Meski berbagai penelitian kerap menunjukkan hasil menggembirakan, penyakit misterius ini belum dapat diobati layaknya penyakit flu. “Pengobatan” terbaik adalah pencegahan. Dr. Ir. Fransiska Rungkat-Zakaria, M.Sc., ahli pangan dari Institut Pertanian Bogor, menyarankan pencegahan kanker antara lain lewat konsumsi sayuran dan buah-buahan (sabu).
Kerja tim penyusun buku Food, Nutrition and the Prevention of Cancer: a Global Perspective selama empat tahun membuahkan hasil menggembirakan dalam hal mencegah penyakit kanker.
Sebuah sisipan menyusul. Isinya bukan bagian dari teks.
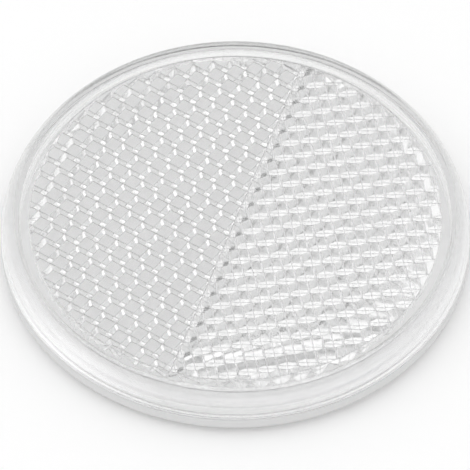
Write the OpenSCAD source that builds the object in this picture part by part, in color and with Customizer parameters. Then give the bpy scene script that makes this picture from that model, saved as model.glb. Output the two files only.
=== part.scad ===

Buku yang diterbitkan tahun 1997 oleh World Cancer Research Fund (WCRF) di London dan American Institute of Cancer Research (AICR) di New York, memuat kesimpulan bahwa sebagian besar kanker pada manusia disebabkan oleh berbagai faktor dari luar tubuh (faktor eksternal). Cuma 10 – 15% akibat faktor keturunan. Meski sederhana, kesimpulan itu justru melegakan, karena berarti sebagian besar penyakit kanker bisa dicegah kalau kita bisa mengendalikan faktor-faktor itu. Masalahnya, bagaimana meyakini informasi itu benar dan bagaimana mencegahnya.
Secara ilmiah, kesimpulan itu sulit disangkal karena diambil setelah proses panjang oleh 16 anggota tim yang terdiri atas para pakar internasional. Ketika melakukan penyelidikan terhadap ribuan penelitian yang berhubungan dengan kanker, pangan, dan gizi, tim diawasi empat badan dunia, termasuk Food and Agriculture Organization (FAO) dan World Health Organization (WHO). Selain itu, 19 konsultan dan distributor materi, serta 81 orang peninjau laporan ilmiah (reviewer) turut mengkaji 3.350 publikasi ilmiah yang dipublikasikan dalam kurun 15 tahun terakhir. Semua penelitian dan publikasi yang dipelajari itu merupakan karya ilmiah para pakar di dunia.
Keturunan vs faktor luar
Kanker, penyakit tak menular yang terkadang disebut penyakit sel, berawal dari perubahan materi genetik (DNA) pada sel normal tubuh, sehingga terbentuk sel baru yang tidak sama dengan induknya. Perubahan materi genetik, yang prosesnya disebut mutasi gen, sebenarnya merupakan hasil berbagai reaksi biokimia yang rumit. Namun, secara sederhana dapat dikatakan sebagai perubahan struktur DNA sel normal, sehingga menghasilkan sel yang mengalami mutasi.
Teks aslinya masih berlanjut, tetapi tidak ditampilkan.